> [Given material]:
________________________
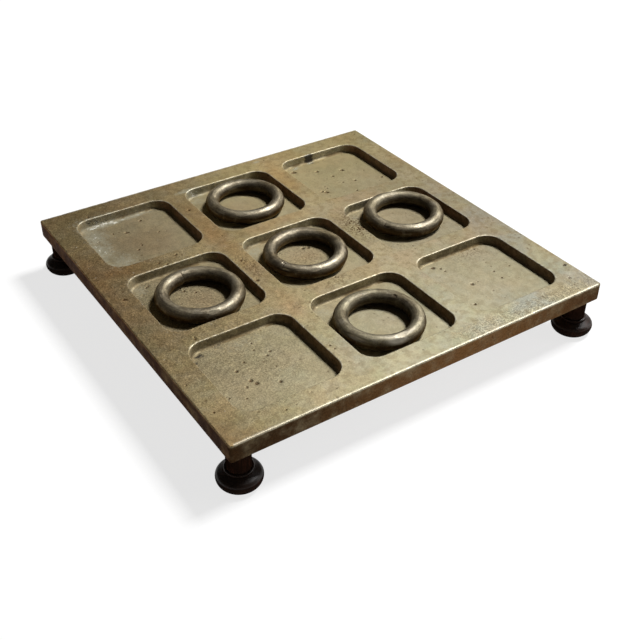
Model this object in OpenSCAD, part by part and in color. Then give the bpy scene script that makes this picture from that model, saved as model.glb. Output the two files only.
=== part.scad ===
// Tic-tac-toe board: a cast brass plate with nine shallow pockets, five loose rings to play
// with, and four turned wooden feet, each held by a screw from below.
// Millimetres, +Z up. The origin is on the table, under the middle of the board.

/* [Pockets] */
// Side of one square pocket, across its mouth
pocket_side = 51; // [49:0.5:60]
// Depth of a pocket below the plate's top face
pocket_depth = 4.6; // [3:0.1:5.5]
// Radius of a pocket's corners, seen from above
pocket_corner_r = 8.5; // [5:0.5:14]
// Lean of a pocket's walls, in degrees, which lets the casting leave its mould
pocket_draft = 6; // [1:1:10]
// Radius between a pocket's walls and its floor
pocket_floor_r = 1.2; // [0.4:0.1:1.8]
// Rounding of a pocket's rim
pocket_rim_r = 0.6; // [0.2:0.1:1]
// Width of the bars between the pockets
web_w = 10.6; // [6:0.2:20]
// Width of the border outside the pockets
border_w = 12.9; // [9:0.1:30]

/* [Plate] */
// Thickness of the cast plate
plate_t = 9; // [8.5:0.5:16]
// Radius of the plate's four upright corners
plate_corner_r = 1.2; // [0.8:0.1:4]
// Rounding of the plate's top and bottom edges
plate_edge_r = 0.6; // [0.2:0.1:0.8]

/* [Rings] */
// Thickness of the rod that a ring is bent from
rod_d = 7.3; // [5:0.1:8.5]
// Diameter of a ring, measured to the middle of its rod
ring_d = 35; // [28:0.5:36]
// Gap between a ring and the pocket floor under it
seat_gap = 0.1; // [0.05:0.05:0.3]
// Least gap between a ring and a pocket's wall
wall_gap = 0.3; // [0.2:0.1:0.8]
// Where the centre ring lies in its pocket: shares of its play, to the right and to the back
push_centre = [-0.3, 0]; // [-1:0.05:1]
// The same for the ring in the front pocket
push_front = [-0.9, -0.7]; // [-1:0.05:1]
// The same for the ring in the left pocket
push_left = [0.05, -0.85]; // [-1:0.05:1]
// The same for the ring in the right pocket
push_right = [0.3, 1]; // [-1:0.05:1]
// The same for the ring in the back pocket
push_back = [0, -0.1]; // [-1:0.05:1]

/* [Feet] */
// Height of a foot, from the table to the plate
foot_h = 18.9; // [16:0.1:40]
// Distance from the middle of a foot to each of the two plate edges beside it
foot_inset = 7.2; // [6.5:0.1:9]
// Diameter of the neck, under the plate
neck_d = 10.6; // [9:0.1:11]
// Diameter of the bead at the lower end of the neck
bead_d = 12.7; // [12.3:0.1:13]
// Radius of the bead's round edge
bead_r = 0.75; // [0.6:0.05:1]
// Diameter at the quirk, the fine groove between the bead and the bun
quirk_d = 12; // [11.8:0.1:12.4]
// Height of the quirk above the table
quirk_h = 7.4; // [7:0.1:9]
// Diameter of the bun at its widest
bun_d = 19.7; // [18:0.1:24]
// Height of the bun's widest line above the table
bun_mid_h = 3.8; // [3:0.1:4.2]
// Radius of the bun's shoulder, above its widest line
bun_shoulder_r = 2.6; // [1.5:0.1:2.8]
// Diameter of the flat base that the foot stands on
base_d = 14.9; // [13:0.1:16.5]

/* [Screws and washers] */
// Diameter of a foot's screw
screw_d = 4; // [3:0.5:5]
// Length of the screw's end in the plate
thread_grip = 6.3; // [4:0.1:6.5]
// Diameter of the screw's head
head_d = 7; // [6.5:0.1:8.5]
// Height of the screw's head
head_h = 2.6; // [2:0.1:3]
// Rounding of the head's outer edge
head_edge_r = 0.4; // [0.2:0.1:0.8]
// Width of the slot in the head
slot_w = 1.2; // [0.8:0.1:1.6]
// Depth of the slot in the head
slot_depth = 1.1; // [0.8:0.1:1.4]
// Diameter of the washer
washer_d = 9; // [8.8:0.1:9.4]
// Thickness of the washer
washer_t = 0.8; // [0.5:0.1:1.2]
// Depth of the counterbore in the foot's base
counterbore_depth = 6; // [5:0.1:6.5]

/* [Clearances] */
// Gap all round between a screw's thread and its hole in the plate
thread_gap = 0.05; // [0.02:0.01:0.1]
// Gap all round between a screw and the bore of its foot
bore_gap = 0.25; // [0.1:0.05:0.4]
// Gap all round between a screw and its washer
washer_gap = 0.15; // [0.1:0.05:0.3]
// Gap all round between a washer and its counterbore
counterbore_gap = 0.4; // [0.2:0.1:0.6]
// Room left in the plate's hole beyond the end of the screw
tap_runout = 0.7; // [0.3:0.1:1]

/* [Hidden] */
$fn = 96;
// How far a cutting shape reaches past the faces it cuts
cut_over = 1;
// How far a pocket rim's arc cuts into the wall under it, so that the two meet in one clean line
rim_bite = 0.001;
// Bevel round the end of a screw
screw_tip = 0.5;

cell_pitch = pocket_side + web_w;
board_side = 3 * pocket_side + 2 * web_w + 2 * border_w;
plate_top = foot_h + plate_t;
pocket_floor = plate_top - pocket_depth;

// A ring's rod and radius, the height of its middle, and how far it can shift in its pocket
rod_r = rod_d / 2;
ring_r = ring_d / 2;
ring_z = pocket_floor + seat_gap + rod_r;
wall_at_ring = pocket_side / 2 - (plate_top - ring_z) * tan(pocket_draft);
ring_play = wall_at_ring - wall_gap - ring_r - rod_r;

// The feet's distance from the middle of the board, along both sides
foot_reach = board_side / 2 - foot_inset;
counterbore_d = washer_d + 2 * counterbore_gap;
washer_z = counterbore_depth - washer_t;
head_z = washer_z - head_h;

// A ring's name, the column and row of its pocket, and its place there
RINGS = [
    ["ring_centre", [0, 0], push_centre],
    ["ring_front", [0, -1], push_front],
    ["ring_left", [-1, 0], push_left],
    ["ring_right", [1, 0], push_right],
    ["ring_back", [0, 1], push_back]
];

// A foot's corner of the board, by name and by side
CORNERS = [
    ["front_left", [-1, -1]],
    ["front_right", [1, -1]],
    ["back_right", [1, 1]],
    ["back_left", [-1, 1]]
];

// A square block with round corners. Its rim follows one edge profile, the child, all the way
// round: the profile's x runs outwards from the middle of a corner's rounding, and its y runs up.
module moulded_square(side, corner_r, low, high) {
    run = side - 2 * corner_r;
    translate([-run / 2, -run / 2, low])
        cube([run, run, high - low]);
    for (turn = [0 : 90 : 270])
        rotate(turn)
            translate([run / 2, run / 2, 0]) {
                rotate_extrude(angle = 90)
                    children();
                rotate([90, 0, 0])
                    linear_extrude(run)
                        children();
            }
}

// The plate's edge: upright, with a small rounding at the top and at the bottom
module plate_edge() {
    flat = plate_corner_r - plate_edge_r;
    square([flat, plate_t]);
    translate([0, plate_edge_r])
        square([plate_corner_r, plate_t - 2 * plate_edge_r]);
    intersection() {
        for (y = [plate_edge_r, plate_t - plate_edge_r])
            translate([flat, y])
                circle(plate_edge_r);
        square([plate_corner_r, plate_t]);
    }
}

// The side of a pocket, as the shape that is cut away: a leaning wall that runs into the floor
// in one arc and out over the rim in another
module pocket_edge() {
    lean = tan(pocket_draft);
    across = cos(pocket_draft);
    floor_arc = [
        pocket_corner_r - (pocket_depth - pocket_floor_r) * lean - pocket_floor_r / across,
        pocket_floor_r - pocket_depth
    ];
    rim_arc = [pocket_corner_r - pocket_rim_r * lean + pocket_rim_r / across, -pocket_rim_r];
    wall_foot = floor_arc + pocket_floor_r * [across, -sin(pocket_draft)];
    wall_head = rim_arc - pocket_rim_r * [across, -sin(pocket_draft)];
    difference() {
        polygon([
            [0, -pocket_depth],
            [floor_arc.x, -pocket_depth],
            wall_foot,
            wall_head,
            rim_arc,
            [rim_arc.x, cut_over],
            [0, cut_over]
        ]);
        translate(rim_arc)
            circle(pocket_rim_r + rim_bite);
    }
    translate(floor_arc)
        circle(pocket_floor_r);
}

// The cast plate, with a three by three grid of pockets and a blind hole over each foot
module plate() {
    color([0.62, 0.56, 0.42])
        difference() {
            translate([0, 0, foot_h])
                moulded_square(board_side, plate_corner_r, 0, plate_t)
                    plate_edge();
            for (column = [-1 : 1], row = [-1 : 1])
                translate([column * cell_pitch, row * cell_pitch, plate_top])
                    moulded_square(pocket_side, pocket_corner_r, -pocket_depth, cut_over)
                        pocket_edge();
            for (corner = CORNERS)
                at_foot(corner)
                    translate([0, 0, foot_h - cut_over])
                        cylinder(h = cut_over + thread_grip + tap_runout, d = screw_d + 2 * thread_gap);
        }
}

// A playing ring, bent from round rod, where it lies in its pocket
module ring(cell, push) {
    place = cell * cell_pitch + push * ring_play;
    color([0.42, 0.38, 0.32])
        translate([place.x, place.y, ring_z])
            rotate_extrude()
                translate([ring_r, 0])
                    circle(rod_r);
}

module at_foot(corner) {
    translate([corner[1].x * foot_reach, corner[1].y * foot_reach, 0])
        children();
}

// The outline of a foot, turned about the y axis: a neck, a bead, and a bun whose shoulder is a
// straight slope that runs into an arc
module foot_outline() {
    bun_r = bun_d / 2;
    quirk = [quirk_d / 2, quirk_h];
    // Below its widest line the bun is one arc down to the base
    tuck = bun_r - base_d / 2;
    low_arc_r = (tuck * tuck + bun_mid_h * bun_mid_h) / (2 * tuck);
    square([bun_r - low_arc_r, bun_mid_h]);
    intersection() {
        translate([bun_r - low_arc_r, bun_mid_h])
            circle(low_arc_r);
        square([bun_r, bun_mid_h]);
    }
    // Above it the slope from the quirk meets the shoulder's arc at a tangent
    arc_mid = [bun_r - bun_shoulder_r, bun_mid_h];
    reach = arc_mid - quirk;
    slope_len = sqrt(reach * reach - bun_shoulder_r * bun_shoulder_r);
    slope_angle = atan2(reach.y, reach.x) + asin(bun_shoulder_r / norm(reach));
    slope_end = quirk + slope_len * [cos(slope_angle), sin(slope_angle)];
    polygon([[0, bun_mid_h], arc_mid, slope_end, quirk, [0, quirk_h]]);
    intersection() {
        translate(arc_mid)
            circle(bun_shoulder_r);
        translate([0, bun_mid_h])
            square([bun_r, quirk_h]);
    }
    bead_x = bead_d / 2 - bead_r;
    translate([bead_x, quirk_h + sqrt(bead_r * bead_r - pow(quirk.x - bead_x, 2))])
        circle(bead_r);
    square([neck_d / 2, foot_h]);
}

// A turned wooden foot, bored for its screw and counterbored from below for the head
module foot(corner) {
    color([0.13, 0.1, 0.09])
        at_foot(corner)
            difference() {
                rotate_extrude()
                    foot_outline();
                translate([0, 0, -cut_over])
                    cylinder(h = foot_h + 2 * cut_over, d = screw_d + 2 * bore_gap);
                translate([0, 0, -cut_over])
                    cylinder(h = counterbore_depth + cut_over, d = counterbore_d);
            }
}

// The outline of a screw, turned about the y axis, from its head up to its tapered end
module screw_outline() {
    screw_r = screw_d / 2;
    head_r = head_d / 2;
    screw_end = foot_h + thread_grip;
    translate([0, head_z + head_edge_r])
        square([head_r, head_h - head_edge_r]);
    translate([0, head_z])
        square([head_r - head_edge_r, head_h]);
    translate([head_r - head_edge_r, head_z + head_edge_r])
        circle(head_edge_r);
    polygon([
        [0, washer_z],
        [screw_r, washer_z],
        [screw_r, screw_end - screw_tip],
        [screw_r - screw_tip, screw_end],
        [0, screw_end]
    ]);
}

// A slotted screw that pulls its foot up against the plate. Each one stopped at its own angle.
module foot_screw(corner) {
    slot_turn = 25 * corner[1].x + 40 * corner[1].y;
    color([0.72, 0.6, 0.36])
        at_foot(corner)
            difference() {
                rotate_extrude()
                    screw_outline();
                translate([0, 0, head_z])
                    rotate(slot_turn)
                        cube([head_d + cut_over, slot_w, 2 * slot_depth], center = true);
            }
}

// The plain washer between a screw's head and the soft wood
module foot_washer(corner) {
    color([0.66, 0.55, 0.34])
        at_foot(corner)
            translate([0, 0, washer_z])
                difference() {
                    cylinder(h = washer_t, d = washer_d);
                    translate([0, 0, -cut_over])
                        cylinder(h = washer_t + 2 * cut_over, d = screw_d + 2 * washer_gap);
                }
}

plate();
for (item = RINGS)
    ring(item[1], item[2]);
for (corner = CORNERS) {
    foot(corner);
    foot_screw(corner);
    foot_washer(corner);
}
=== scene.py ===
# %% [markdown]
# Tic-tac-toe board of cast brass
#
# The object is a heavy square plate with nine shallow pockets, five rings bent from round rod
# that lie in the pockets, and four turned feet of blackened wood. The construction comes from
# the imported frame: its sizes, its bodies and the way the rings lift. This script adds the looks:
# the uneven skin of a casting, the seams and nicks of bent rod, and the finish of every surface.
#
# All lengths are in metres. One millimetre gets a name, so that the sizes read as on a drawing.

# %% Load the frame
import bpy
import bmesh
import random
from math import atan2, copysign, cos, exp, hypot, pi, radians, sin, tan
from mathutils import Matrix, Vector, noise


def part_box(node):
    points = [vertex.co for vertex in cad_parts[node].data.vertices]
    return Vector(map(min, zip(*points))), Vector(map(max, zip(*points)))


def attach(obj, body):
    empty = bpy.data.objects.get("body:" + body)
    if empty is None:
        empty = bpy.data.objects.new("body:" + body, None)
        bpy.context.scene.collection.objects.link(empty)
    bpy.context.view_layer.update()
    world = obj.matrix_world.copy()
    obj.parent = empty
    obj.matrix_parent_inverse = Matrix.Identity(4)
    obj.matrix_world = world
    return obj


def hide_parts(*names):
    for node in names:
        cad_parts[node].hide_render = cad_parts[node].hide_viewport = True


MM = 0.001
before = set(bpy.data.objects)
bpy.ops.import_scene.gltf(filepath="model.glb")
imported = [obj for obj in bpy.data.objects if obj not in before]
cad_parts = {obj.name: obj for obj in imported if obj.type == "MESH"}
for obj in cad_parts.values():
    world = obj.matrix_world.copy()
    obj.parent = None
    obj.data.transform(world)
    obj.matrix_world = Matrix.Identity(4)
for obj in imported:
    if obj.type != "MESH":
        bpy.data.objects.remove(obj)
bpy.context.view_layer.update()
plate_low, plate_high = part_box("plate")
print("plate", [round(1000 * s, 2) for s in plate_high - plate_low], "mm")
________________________
> [Problem details]:
Write out exactly, please, the lines beginning at the start of the material and ending with the line that holds "plate_edge_r = 0.6; // [0.2:0.1:0.8]", both included.

> [Exercise answer]:
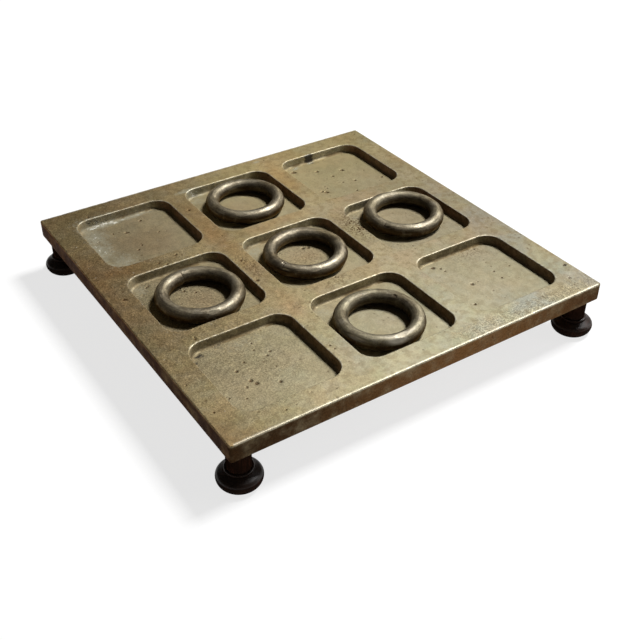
Model this object in OpenSCAD, part by part and in color. Then give the bpy scene script that makes this picture from that model, saved as model.glb. Output the two files only.
=== part.scad ===
// Tic-tac-toe board: a cast brass plate with nine shallow pockets, five loose rings to play
// with, and four turned wooden feet, each held by a screw from below.
// Millimetres, +Z up. The origin is on the table, under the middle of the board.

/* [Pockets] */
// Side of one square pocket, across its mouth
pocket_side = 51; // [49:0.5:60]
// Depth of a pocket below the plate's top face
pocket_depth = 4.6; // [3:0.1:5.5]
// Radius of a pocket's corners, seen from above
pocket_corner_r = 8.5; // [5:0.5:14]
// Lean of a pocket's walls, in degrees, which lets the casting leave its mould
pocket_draft = 6; // [1:1:10]
// Radius between a pocket's walls and its floor
pocket_floor_r = 1.2; // [0.4:0.1:1.8]
// Rounding of a pocket's rim
pocket_rim_r = 0.6; // [0.2:0.1:1]
// Width of the bars between the pockets
web_w = 10.6; // [6:0.2:20]
// Width of the border outside the pockets
border_w = 12.9; // [9:0.1:30]

/* [Plate] */
// Thickness of the cast plate
plate_t = 9; // [8.5:0.5:16]
// Radius of the plate's four upright corners
plate_corner_r = 1.2; // [0.8:0.1:4]
// Rounding of the plate's top and bottom edges
plate_edge_r = 0.6; // [0.2:0.1:0.8]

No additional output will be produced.